Distance travelled = the total length of the path travelled between 2 positions. Distance travelled is not a vector.
N.B Distance travelled does not have to equal the magnitude of the displacement. It can be greater.
Calculating average velocity or speed
Let’s use an example here:
If Sam was able to travel 5km north in 1 hour in his car, what was his average velocity?
Velocity = displacement / time = distance / change in time = 5 km / 1 hour = 5/1 = 5 km/h North. (You have to give a direction for a vector quantity).
For m/s: 5km/h = 1000m/1km = 5000m/hour
hour/seconds = 1 hour / 3600 seconds
5km / 1 hour = 5000 m / 3600 seconds = 1.39 m/s
Solving for time
Ben is running at a constant velocity of 3 m/s to the east. How long will it take him to travel 720 meters?
Time = Displacement / Speed
Time = 720m / 3m/s = 240 seconds.
Instantaneous Speed and Velocity
Instantaneous Speed = Speed at a particular moment in time.
Say you start running at 6m/s, then at 2m/s and then finally at 8m/s
Instantaneous Velocity = Velocity at a particular moment in time.

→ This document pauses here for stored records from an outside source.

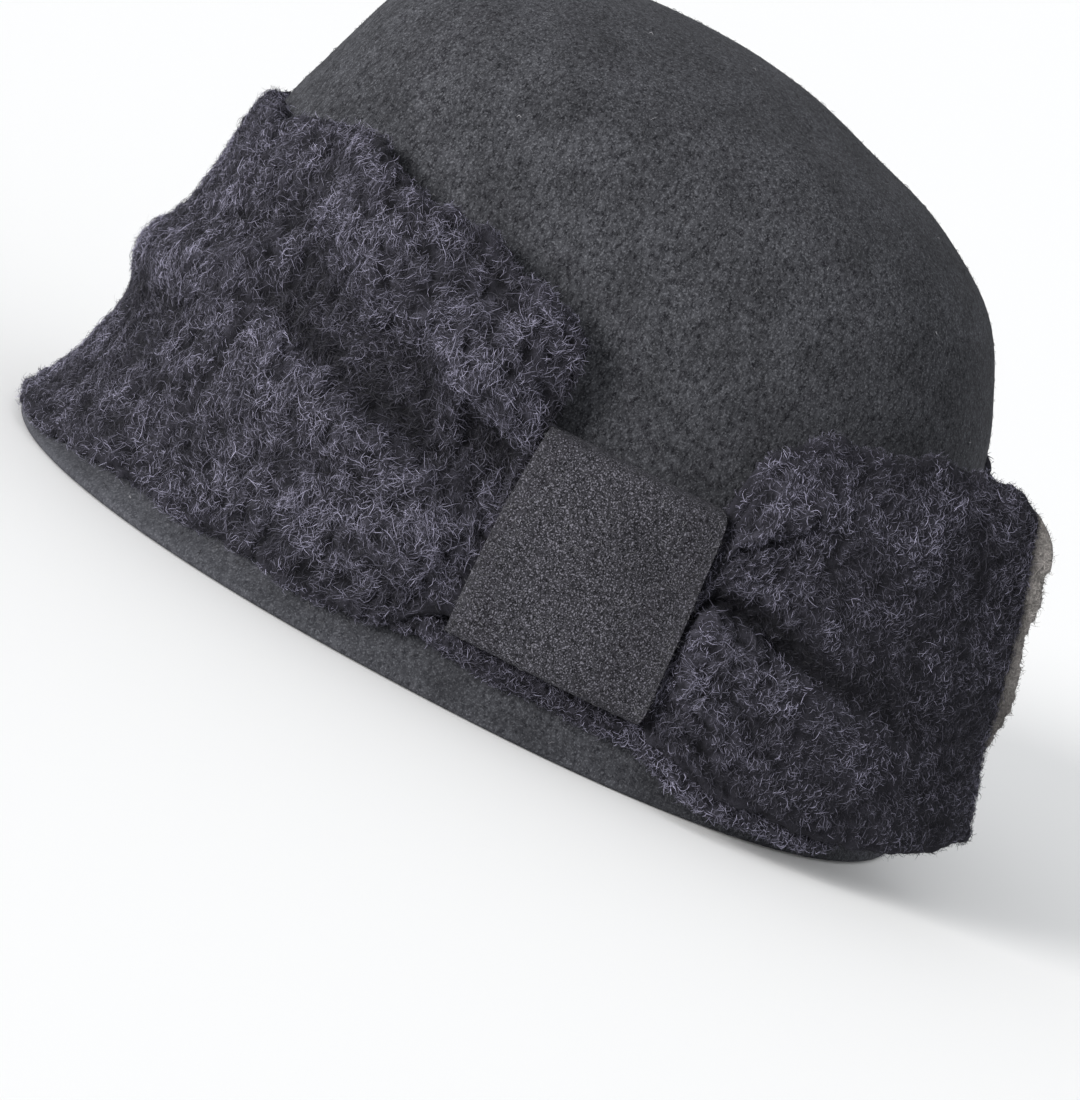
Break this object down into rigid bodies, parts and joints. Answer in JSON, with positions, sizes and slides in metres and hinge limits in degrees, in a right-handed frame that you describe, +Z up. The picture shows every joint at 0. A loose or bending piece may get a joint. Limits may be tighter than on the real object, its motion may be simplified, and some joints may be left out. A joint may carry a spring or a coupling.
{
  "type": "cloche hat",
  "caption": "Dark wool felt cloche hat with a small brim and a thick curly wool strip drawn through a flat felt loop at the left side into a free tail.",
  "frame": {"origin": "middle of the whole hat's box, on the plane the rim rests on", "axes": "+Z up; the front of the hat looks along -Y; +X is the wearer's left, where the loop is"},
  "size_m": [0.2012, 0.2448, 0.152],
  "materials": {
    "body_felt": "charcoal wool felt with a short brushed nap",
    "strip_wool": "thick curly boiled wool, blue-black with paler fibre tips",
    "loop_felt": "fine dense felt, matte, charcoal"
  },
  "bodies": {
    "root": {"felt_body": "body_felt", "wool_strip": "strip_wool", "felt_loop": "loop_felt"}
  },
  "joints": []
}
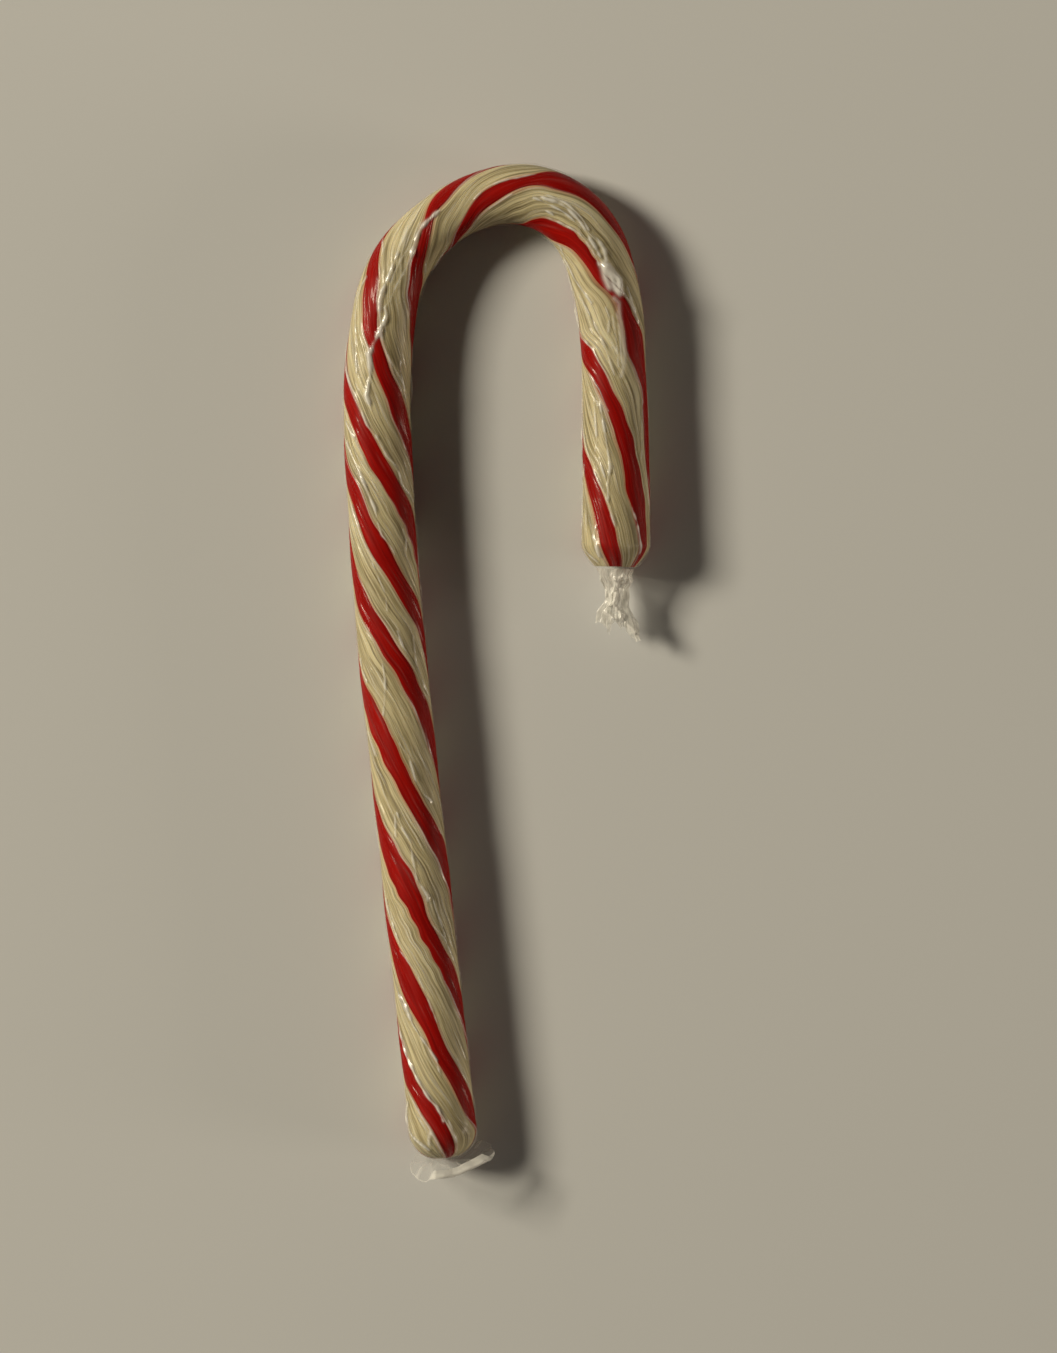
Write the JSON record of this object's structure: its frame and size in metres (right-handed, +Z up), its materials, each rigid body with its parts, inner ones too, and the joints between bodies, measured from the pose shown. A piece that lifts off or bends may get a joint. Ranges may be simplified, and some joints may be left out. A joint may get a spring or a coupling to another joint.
{
  "type": "wrapped candy cane",
  "caption": "Hooked rod of hard sugar candy with red twisted stripes, in clear film that is twisted at its end and splayed at its foot, lying on its side.",
  "frame": {"origin": "middle of the bounding box, on the surface that the cane lies on", "axes": "+Y along the shaft from the foot to the hook, +X from the shaft towards the hook's end, +Z up off the surface"},
  "size_m": [0.0462, 0.1544, 0.0105],
  "materials": {
    "white_candy": "glossy pulled sugar, slightly translucent",
    "red_candy": "glossy boiled sugar, slightly translucent",
    "clear_film": "thin clear crinkled film"
  },
  "bodies": {
    "root": {"candy_body": "white_candy", "red_stripe_1": "red_candy", "red_stripe_2": "red_candy", "red_stripe_3": "red_candy", "red_stripe_4": "red_candy", "wrapper_tail": "clear_film", "wrapper_foot": "clear_film"}
  },
  "joints": []
}
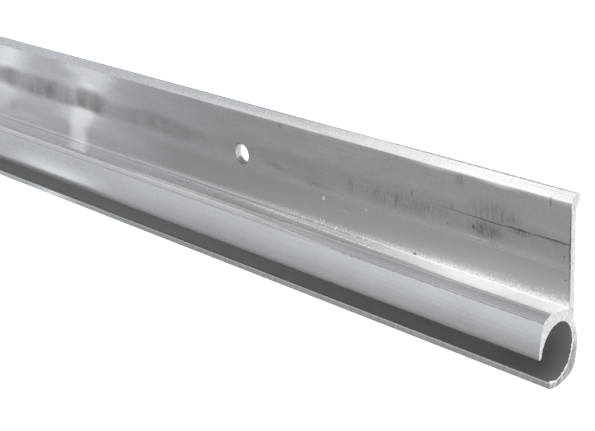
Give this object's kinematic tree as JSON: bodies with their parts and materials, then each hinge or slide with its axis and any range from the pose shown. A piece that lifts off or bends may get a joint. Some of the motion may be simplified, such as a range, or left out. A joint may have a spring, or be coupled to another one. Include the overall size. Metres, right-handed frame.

V(average) = change in distance / change in time. This is our formula for instantaneous velocity.
What does velocity mean?
Average velocity is defined to be the change in position divided by he time of trave
V (avg) = ((position(final) – position(initial)) / (time(final) – time(initial))
This definition indicates that velocity is a vector because displacement is a vector. For example:
Suppose a passenger took 5 seconds to move 4 meters to the left (-4m), where displacement is towards the back of the plane, the average velocity can be written as:
V (avg) = -4m / 5 seconds = -0.8 m/s
What does speed mean?
In Physics, speed has no direction. Thus, speed is a scalar. Instantaneous speed is the magnitude of instantaneous velocity. For example:
Suppose our passenger at one instant had an instantaneous velocity 0f -3.0 m/s, at the same time his instantaneous speed was 3.0m/s
Average speed is different from average velocity. Average speed is the distance travelled divided by the elapsed time. So while the size of instantaneous speed and velocity are identical, the size of average speed and velocity can be very different.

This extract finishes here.